• [GOAL]: Output the data exactly, with every line intact.

• [PROVIDED RECORDS]:
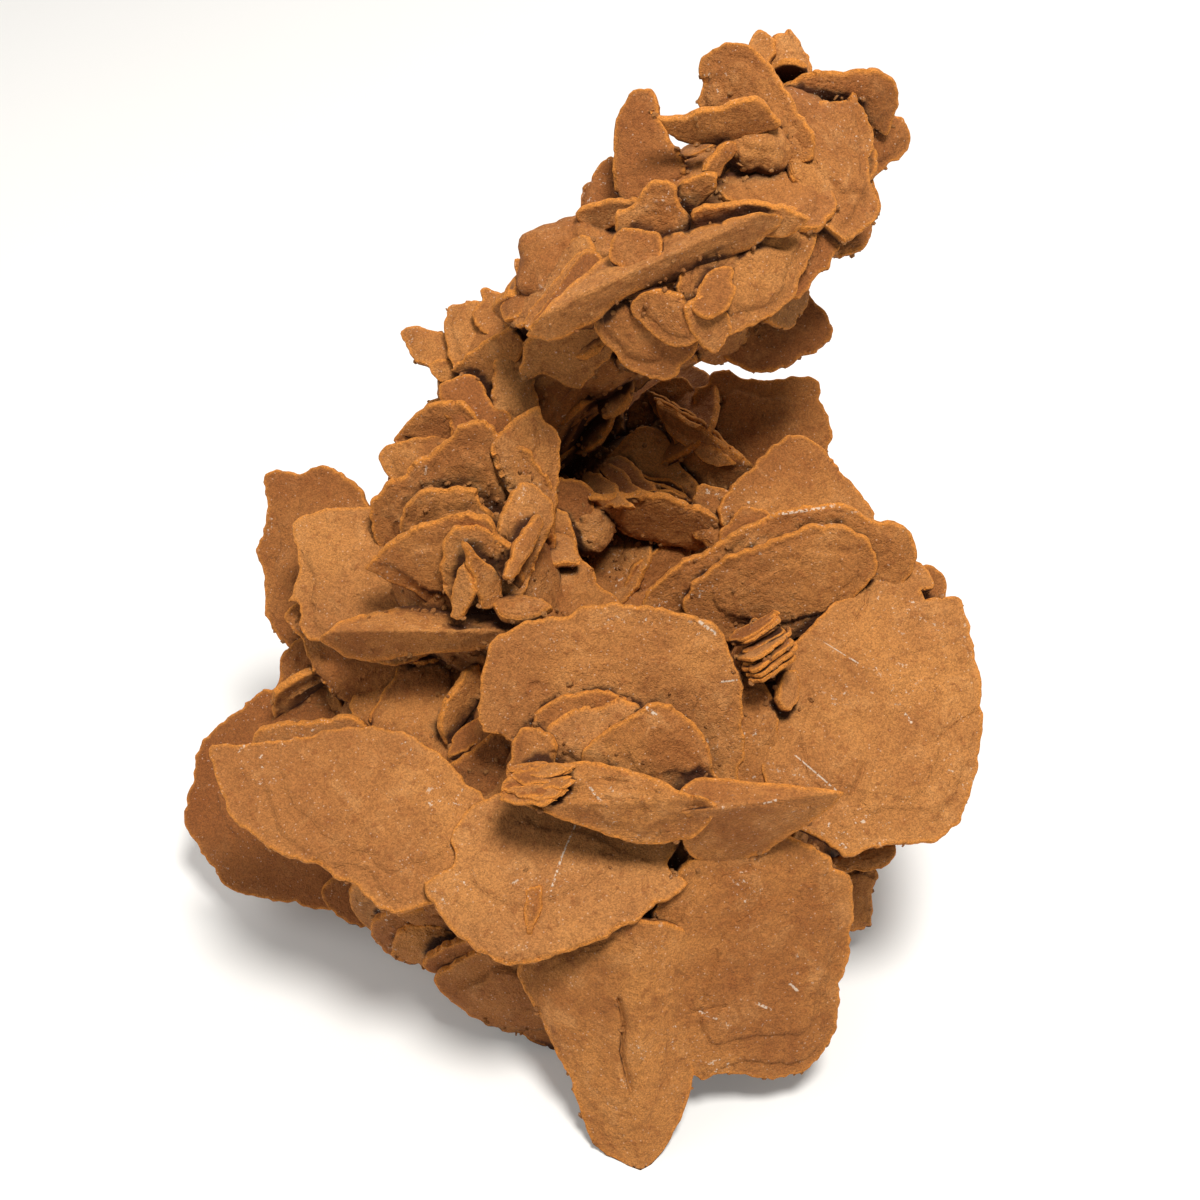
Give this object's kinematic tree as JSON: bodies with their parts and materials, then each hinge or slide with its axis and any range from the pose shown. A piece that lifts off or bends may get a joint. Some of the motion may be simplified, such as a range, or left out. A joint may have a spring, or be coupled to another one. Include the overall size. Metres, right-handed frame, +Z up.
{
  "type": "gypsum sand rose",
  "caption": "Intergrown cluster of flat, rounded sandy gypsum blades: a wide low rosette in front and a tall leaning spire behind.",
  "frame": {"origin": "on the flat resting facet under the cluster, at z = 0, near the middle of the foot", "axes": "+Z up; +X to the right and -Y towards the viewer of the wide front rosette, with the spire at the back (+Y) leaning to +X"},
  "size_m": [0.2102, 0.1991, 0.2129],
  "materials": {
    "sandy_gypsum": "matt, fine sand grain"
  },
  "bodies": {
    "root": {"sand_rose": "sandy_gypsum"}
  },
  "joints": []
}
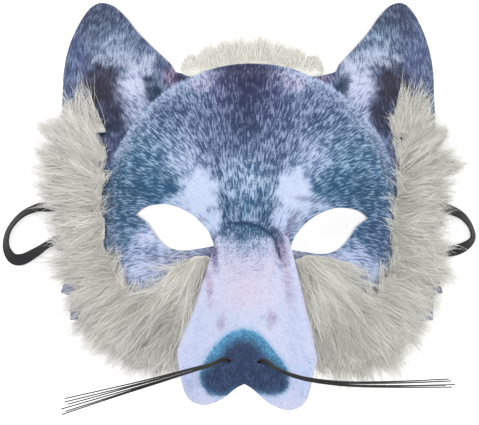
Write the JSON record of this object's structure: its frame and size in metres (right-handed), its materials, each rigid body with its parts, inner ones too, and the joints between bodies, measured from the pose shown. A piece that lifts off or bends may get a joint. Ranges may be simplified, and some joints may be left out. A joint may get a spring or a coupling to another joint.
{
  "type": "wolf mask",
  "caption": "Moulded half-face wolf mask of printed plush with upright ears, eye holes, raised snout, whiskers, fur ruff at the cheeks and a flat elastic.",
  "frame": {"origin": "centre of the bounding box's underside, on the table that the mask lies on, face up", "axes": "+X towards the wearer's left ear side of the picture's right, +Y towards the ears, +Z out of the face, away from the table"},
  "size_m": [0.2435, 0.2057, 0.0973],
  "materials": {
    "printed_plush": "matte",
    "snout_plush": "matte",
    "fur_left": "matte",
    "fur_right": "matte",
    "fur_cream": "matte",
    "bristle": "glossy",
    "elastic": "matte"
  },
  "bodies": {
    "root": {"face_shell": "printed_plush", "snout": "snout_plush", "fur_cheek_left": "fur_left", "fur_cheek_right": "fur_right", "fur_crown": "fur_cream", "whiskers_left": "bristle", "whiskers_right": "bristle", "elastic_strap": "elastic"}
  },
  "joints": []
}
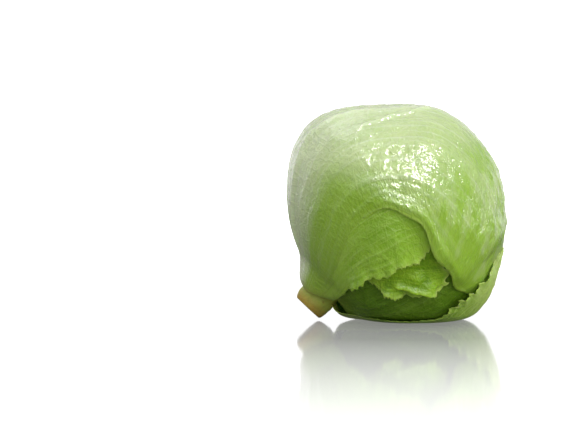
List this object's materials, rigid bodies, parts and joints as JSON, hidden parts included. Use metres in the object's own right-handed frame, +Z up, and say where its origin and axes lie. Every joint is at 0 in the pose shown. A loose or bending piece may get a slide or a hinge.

• [SOLUTION TO THIS EXERCISE]:
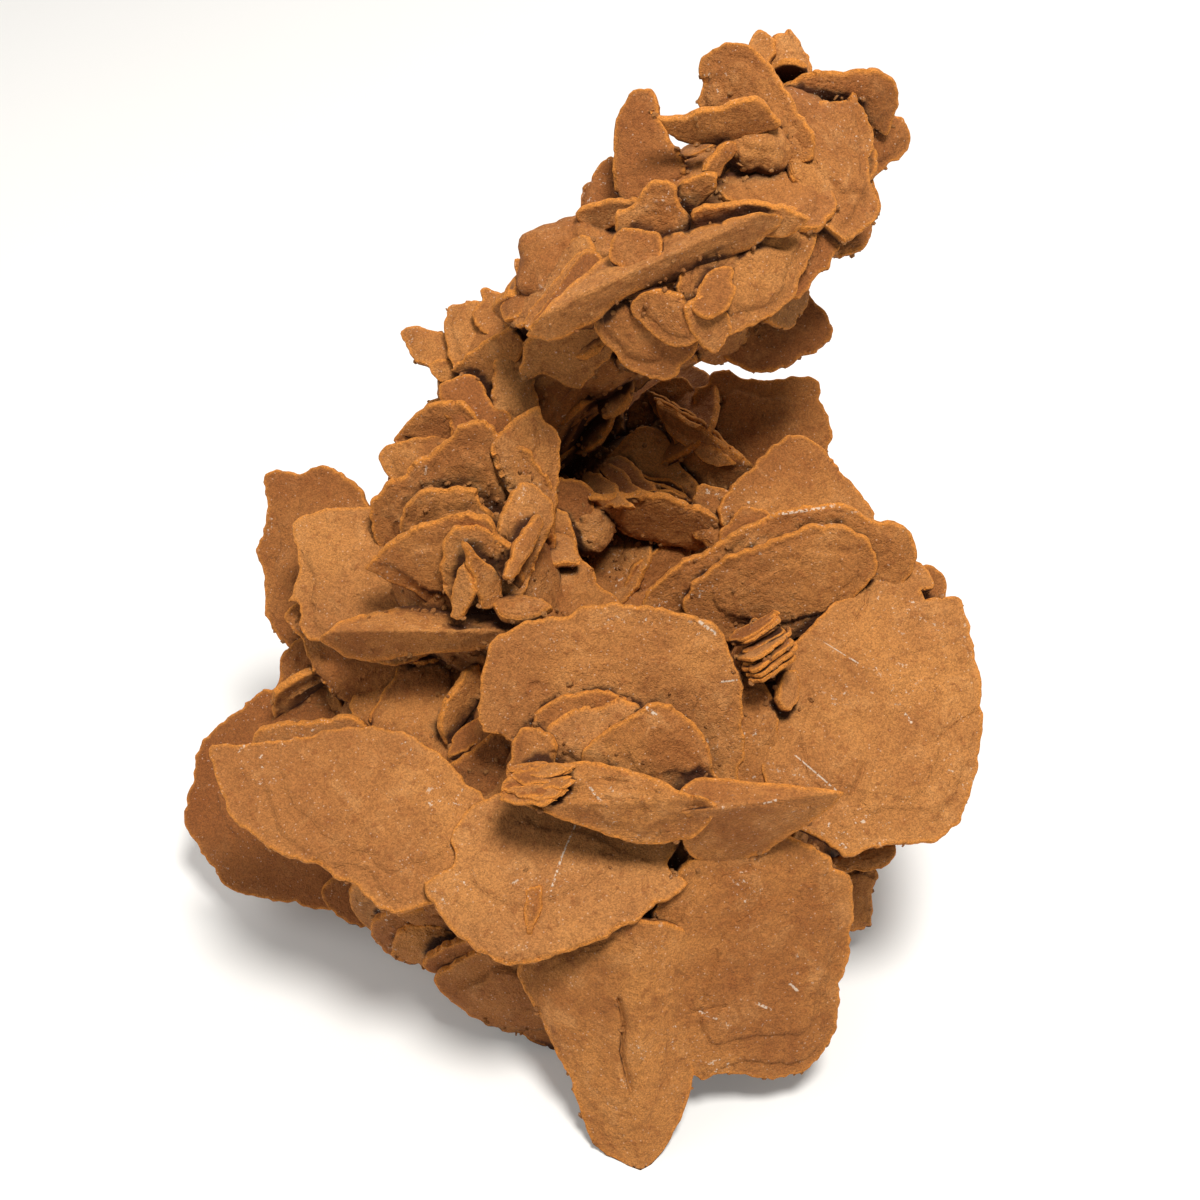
Give this object's kinematic tree as JSON: bodies with their parts and materials, then each hinge or slide with its axis and any range from the pose shown. A piece that lifts off or bends may get a joint. Some of the motion may be simplified, such as a range, or left out. A joint may have a spring, or be coupled to another one. Include the overall size. Metres, right-handed frame, +Z up.
{
  "type": "gypsum sand rose",
  "caption": "Intergrown cluster of flat, rounded sandy gypsum blades: a wide low rosette in front and a tall leaning spire behind.",
  "frame": {"origin": "on the flat resting facet under the cluster, at z = 0, near the middle of the foot", "axes": "+Z up; +X to the right and -Y towards the viewer of the wide front rosette, with the spire at the back (+Y) leaning to +X"},
  "size_m": [0.2102, 0.1991, 0.2129],
  "materials": {
    "sandy_gypsum": "matt, fine sand grain"
  },
  "bodies": {
    "root": {"sand_rose": "sandy_gypsum"}
  },
  "joints": []
}
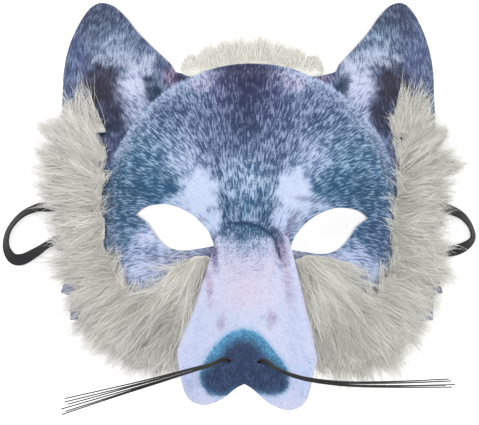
Write the JSON record of this object's structure: its frame and size in metres (right-handed), its materials, each rigid body with its parts, inner ones too, and the joints between bodies, measured from the pose shown. A piece that lifts off or bends may get a joint. Ranges may be simplified, and some joints may be left out. A joint may get a spring or a coupling to another joint.
{
  "type": "wolf mask",
  "caption": "Moulded half-face wolf mask of printed plush with upright ears, eye holes, raised snout, whiskers, fur ruff at the cheeks and a flat elastic.",
  "frame": {"origin": "centre of the bounding box's underside, on the table that the mask lies on, face up", "axes": "+X towards the wearer's left ear side of the picture's right, +Y towards the ears, +Z out of the face, away from the table"},
  "size_m": [0.2435, 0.2057, 0.0973],
  "materials": {
    "printed_plush": "matte",
    "snout_plush": "matte",
    "fur_left": "matte",
    "fur_right": "matte",
    "fur_cream": "matte",
    "bristle": "glossy",
    "elastic": "matte"
  },
  "bodies": {
    "root": {"face_shell": "printed_plush", "snout": "snout_plush", "fur_cheek_left": "fur_left", "fur_cheek_right": "fur_right", "fur_crown": "fur_cream", "whiskers_left": "bristle", "whiskers_right": "bristle", "elastic_strap": "elastic"}
  },
  "joints": []
}
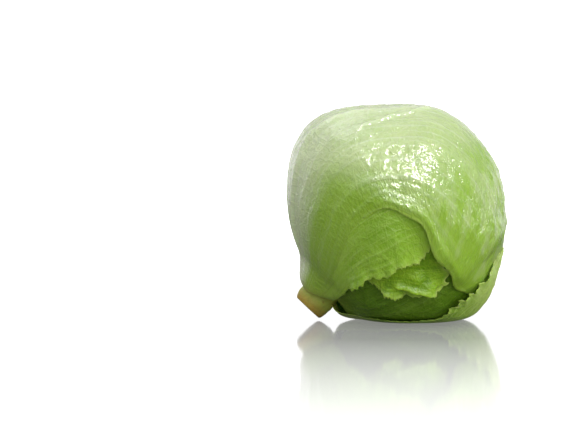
List this object's materials, rigid bodies, parts and joints as JSON, hidden parts included. Use metres in the object's own right-handed frame, +Z up, and say where its origin and axes lie. Every joint is at 0 in the pose shown. A loose or bending piece may get a slide or a hinge.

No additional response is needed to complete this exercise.